WHAT THE EXERCISE ASKS => In the material below, find all lines with the string "Keep" and copy them.

EXTRACTED DATA =>
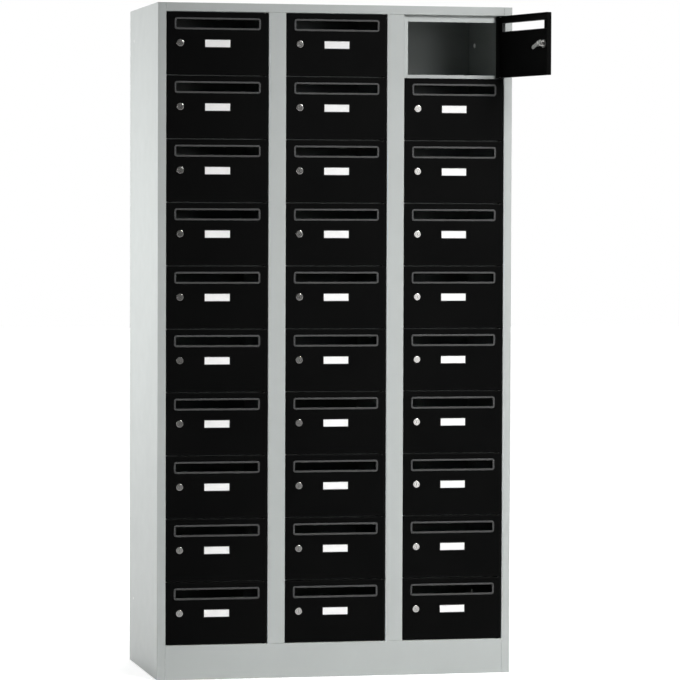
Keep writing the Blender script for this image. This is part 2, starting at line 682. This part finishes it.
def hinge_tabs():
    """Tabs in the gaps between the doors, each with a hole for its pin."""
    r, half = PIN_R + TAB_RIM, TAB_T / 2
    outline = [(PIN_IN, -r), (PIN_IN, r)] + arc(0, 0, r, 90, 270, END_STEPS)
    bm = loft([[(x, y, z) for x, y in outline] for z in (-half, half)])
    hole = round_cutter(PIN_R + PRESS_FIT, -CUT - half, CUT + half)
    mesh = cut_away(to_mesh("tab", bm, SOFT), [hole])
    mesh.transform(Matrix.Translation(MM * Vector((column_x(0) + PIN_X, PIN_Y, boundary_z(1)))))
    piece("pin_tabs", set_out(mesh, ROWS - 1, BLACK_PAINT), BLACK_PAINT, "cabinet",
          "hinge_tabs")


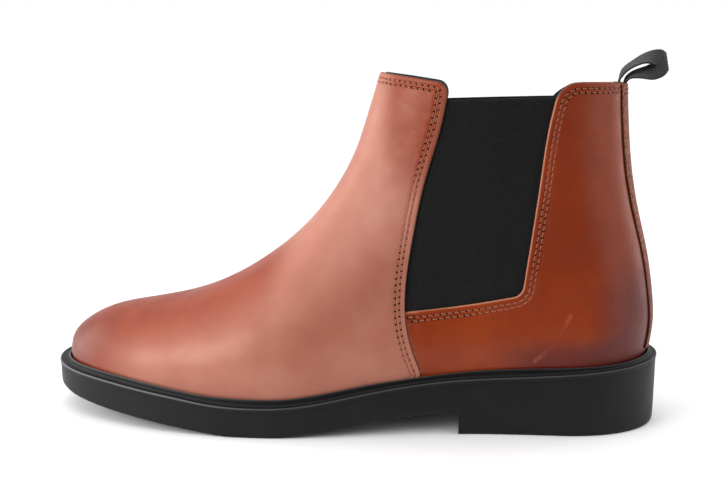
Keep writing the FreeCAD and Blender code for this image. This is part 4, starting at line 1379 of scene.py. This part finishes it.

REPLY TO THE EXERCISE =>
Keep writing the Blender script for this image. This is part 2, starting at line 682. This part finishes it.
Keep writing the FreeCAD and Blender code for this image. This is part 4, starting at line 1379 of scene.py. This part finishes it.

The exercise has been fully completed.